• Task to carry out:
Set down the whole listing verbatim.

• Collected material:
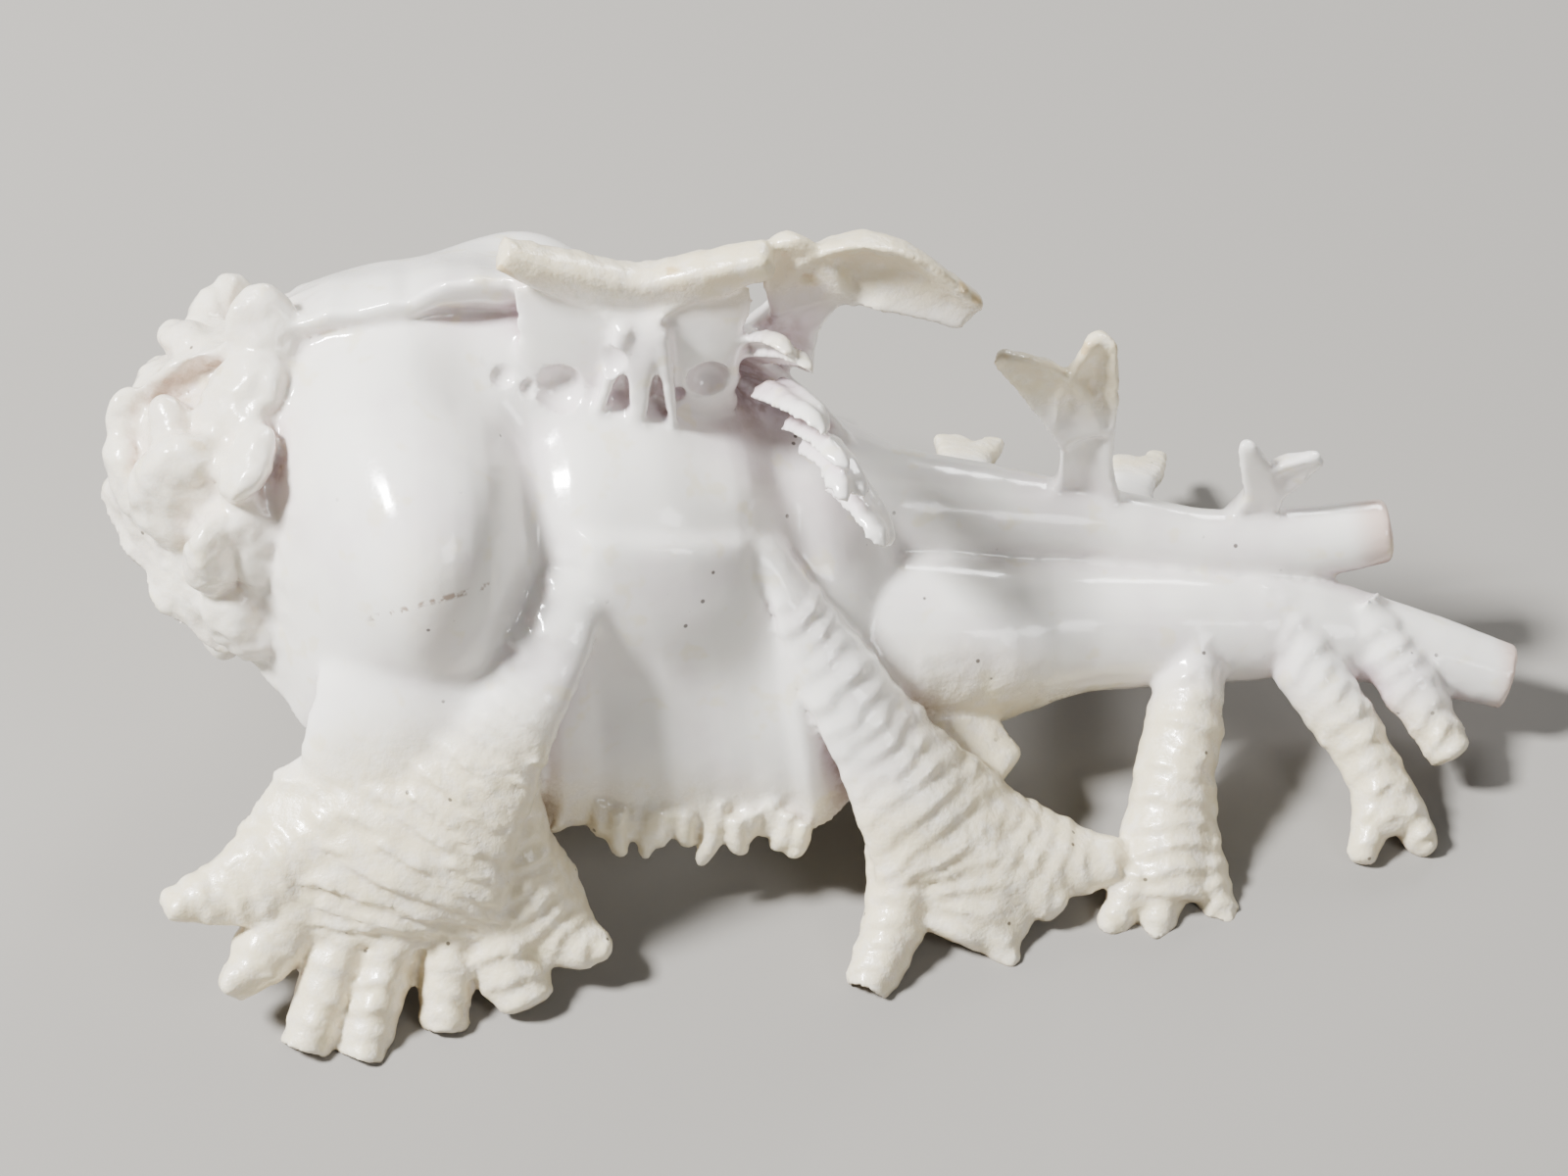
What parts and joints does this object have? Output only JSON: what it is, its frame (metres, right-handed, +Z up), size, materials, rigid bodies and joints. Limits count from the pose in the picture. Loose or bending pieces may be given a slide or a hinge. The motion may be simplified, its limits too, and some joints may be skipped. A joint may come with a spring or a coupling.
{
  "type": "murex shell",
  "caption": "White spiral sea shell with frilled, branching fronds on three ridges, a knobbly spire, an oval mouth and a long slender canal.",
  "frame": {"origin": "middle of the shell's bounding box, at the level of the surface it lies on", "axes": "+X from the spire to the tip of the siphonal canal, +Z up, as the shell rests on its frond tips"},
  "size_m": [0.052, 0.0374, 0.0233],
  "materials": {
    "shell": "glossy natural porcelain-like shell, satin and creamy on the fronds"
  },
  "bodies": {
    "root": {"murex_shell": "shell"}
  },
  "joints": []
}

• Answer to this exercise:
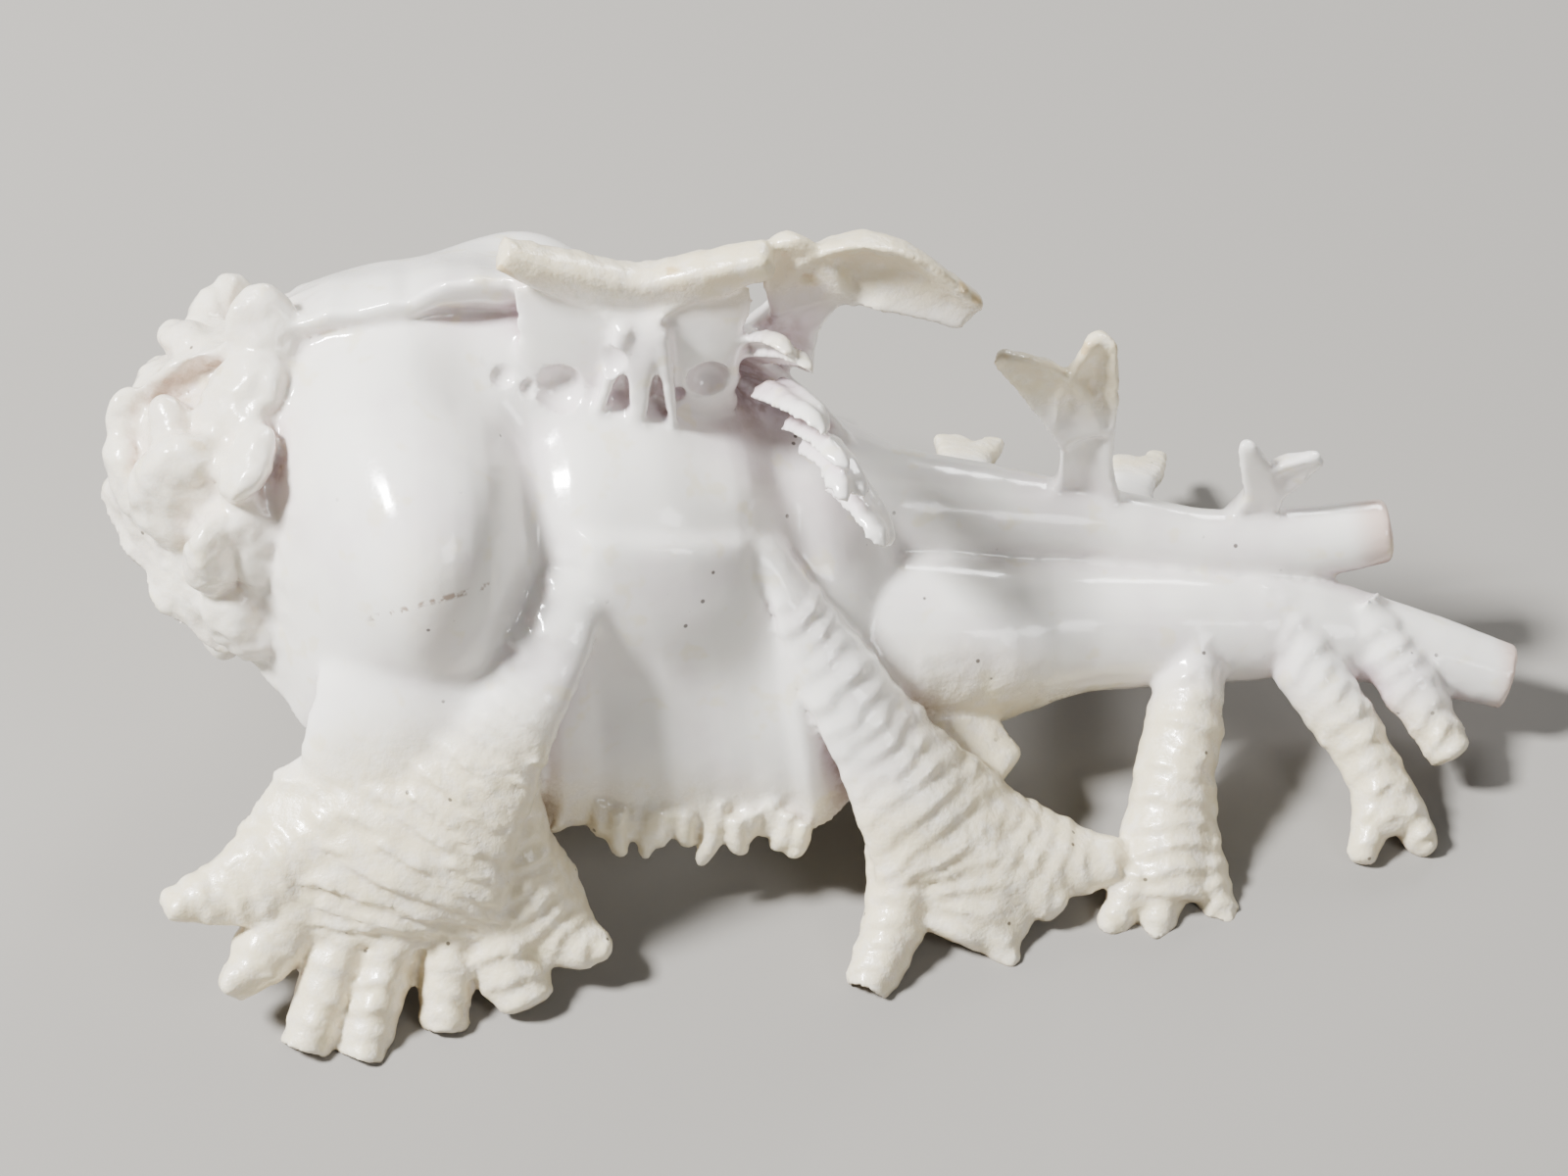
What parts and joints does this object have? Output only JSON: what it is, its frame (metres, right-handed, +Z up), size, materials, rigid bodies and joints. Limits count from the pose in the picture. Loose or bending pieces may be given a slide or a hinge. The motion may be simplified, its limits too, and some joints may be skipped. A joint may come with a spring or a coupling.
{
  "type": "murex shell",
  "caption": "White spiral sea shell with frilled, branching fronds on three ridges, a knobbly spire, an oval mouth and a long slender canal.",
  "frame": {"origin": "middle of the shell's bounding box, at the level of the surface it lies on", "axes": "+X from the spire to the tip of the siphonal canal, +Z up, as the shell rests on its frond tips"},
  "size_m": [0.052, 0.0374, 0.0233],
  "materials": {
    "shell": "glossy natural porcelain-like shell, satin and creamy on the fronds"
  },
  "bodies": {
    "root": {"murex_shell": "shell"}
  },
  "joints": []
}